For years, Californians have flocked to states like Texas, Arizona and Nevada. Less recognized is the growing number of people leaving for Tennessee.

States across the country have benefited from our exiles for decades, of course. But Tennessee is trying to tap into our greatness like a wildcatter drilling into someone else’s oil field.

This movement started in earnest in 2005, when Nissan announced it was relocating its U.S. headquarters from Gardena to the Nashville suburb of Franklin, which made national headlines. An editorial in the Tennessean, the state’s biggest newspaper, stated that employees of the automobile giant “would be able to buy twice as much house for half as much money.”

More California corporations big and small have followed, from the parent corporation of Carl’s Jr. — another beloved Southern California burger chain — in 2018 to slushie makers Icee the following year. A Hoover Institution report released last fall showed that 31 California companies moved to Tennessee from 2018 to 2021, trailing only Texas.

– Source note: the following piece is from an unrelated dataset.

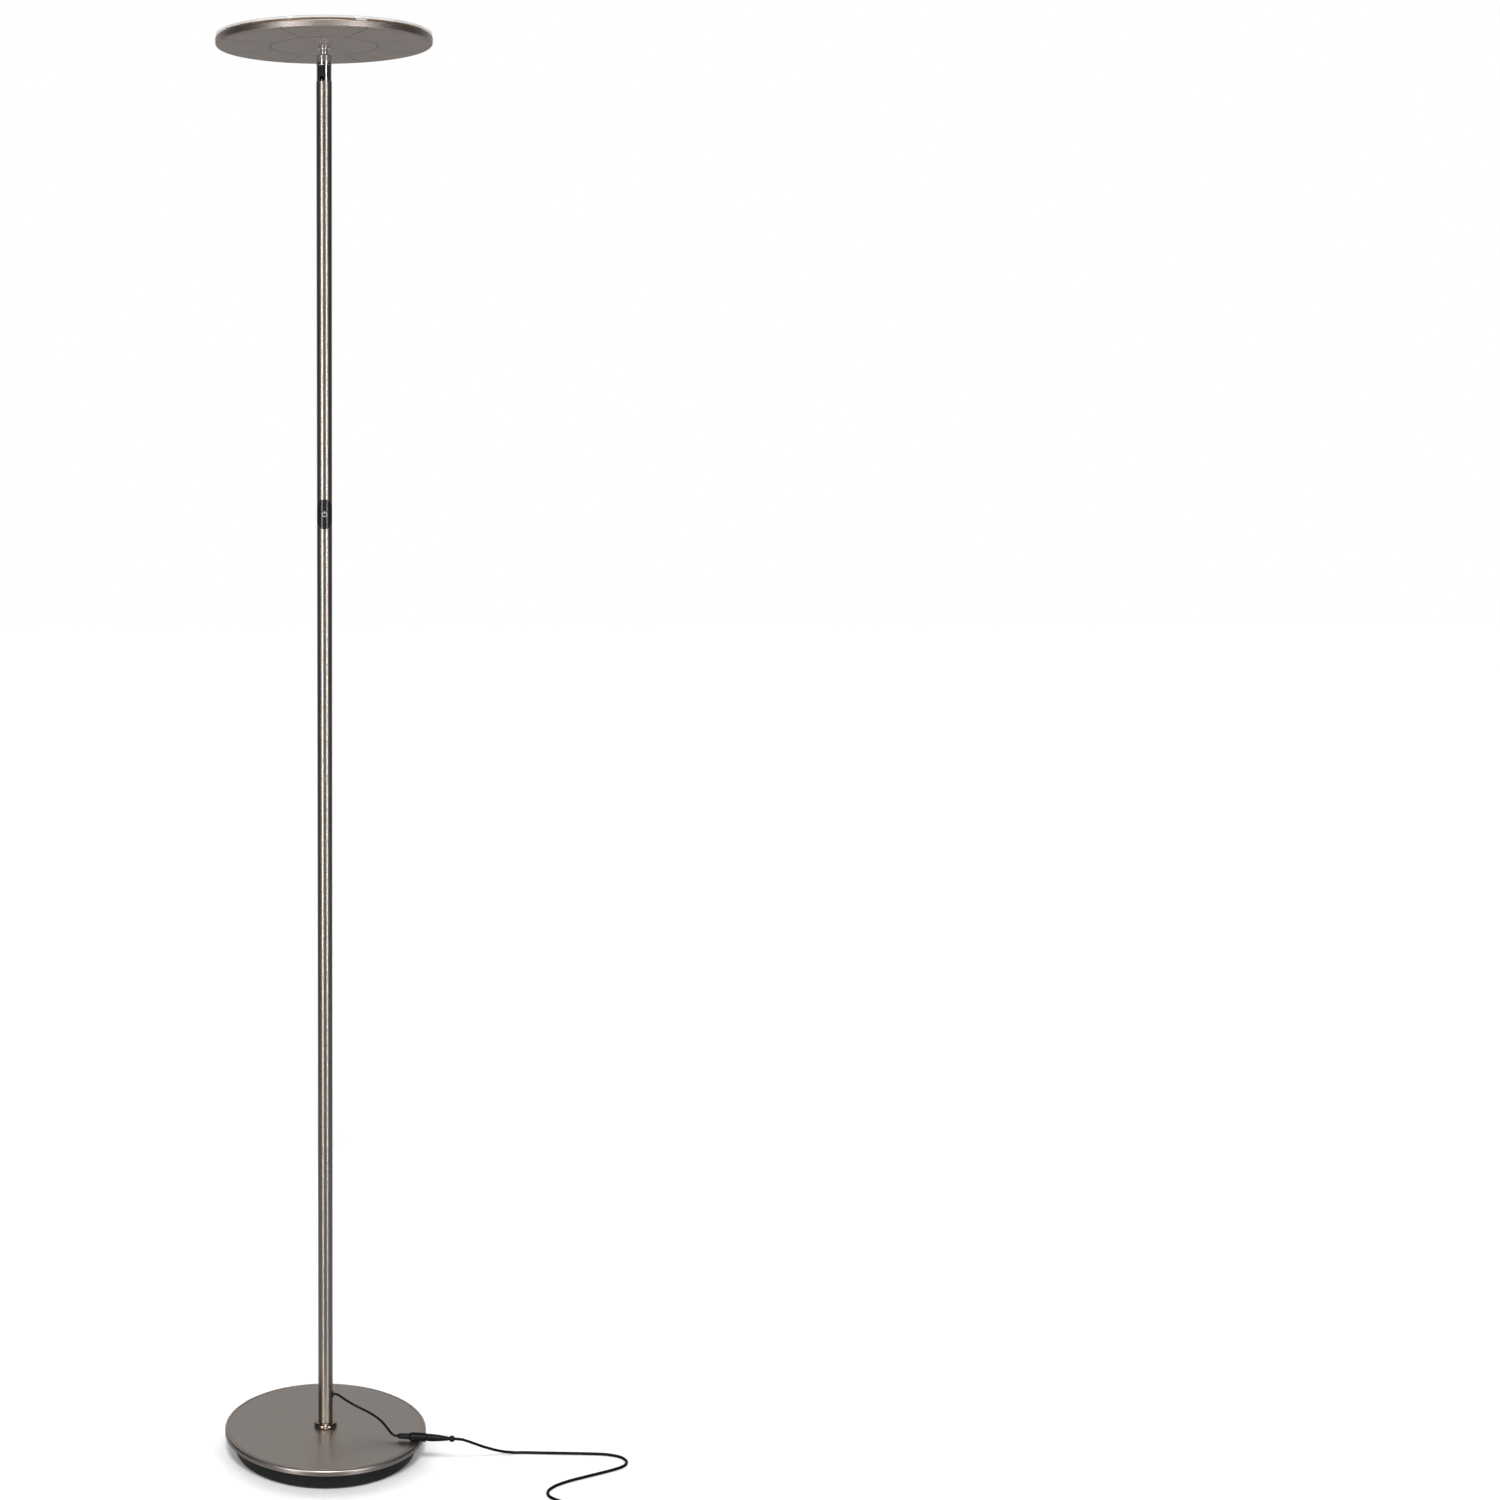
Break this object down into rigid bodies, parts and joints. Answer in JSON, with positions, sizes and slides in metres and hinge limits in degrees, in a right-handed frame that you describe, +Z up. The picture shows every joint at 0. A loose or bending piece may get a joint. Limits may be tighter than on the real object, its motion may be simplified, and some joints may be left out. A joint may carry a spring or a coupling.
{
  "type": "torchiere floor lamp",
  "caption": "Slim torchiere floor lamp: weighted round base, screwed tube pole with a touch switch, and a flat disc LED head on a chromed ball joint.",
  "frame": {"origin": "on the floor, at the pole's axis, which is the middle of the base's underside", "axes": "+Z up along the pole; -Y is the front, where the touch switch faces; +X is the side that the lead comes out of"},
  "size_m": [0.4967, 0.362, 1.7042],
  "materials": {
    "satin_nickel": "satin nickel lacquer over steel, with a fine metallic grain",
    "satin_nickel_head": "satin nickel lacquer over aluminium, sandy on the side wall",
    "dark_nickel": "satin nickel, darker, on the turned foot collar",
    "iron": "rough black cast iron",
    "pan_black": "black moulded plastic, matt",
    "foot_foam": "dark foam rubber",
    "zinc": "bright zinc plated steel",
    "black_rubber": "black rubber",
    "lead_black": "black PVC cable jacket",
    "switch_black": "black plastic, half gloss",
    "symbol_grey": "grey print",
    "circuit_green": "green circuit board",
    "chrome": "polished chrome plate",
    "liner_black": "black nylon",
    "nylon": "natural nylon",
    "lead_white": "white lead",
    "board_white": "aluminium circuit board with a white mask",
    "terminal_white": "white plastic",
    "film": "frosted diffuser film, taupe over the dish",
    "acrylic": "clear acrylic with polished edges",
    "connector_black": "black moulded plug body",
    "nickel_contact": "nickel plated contact",
    "tie_black": "black tie",
    "adapter_black": "black moulded housing with a fine texture",
    "brass": "plated brass blades",
    "led": "yellow LED phosphor"
  },
  "bodies": {
    "stand": {"base_cover": "satin_nickel", "base_weight": "iron", "base_pan": "pan_black", "foot_pads": "foot_foam", "pan_screws": "zinc", "base_stud": "zinc", "base_washer": "zinc", "base_nut": "zinc", "foot_collar": "dark_nickel", "pole_tube_1": "satin_nickel", "pole_tube_2": "satin_nickel", "pole_tube_3": "satin_nickel", "pole_tube_4": "satin_nickel", "pole_sockets": "zinc", "pole_studs": "zinc", "cord_grommet": "black_rubber", "pole_lead_lower": "lead_black", "pole_lead_upper": "lead_black", "switch_cover": "switch_black", "switch_symbol": "symbol_grey", "touch_board": "circuit_green", "touch_spring": "zinc", "neck_socket": "chrome", "neck_cap": "chrome", "joint_liner": "liner_black", "joint_spring": "zinc", "lamp_lead": "lead_black", "dc_socket": "connector_black", "plug_sleeve": "nickel_contact", "dc_plug": "connector_black", "supply_cord": "lead_black", "supply_cord_coil": "lead_black", "coil_tail": "lead_black", "cord_tie": "tie_black", "adapter_relief": "connector_black", "power_adapter": "adapter_black", "adapter_blades": "brass"},
    "swivel": {"friction_cup": "nylon"},
    "head": {"ball_stem": "chrome", "stem_nut": "zinc", "head_lead": "lead_white", "head_dish": "satin_nickel_head", "led_board": "board_white", "led_chips": "led", "board_screws": "zinc", "lead_terminal": "terminal_white", "diffuser_film": "film", "lens": "acrylic", "lens_clips": "acrylic"}
  },
  "joints": [
    {"name": "head_swivel", "type": "hinge", "parent": "stand", "child": "swivel", "pos_m": [0, 0, 1.6766], "axis": [0, 0, 1], "range_deg": [-170, 170]},
    {"name": "head_tilt", "type": "hinge", "parent": "swivel", "child": "head", "pos_m": [0, 0, 1.6766], "axis": [0.9511, -0.309, 0], "range_deg": [-20, 20]}
  ]
}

Lee’s predecessor, Bill Haslam, took West Coast trips to pitch his state to CEOs. Lee shot a video on the steps of Tennessee’s state Capitol in 2019 to brag how he was “California dreamin’” in announcing he had nabbed two more companies.

“There’s a lot of chatter out West about why it is that companies are coming to Tennessee,” Lee said in the video, before declaring it was all about the state’s low taxes and business-friendly environment.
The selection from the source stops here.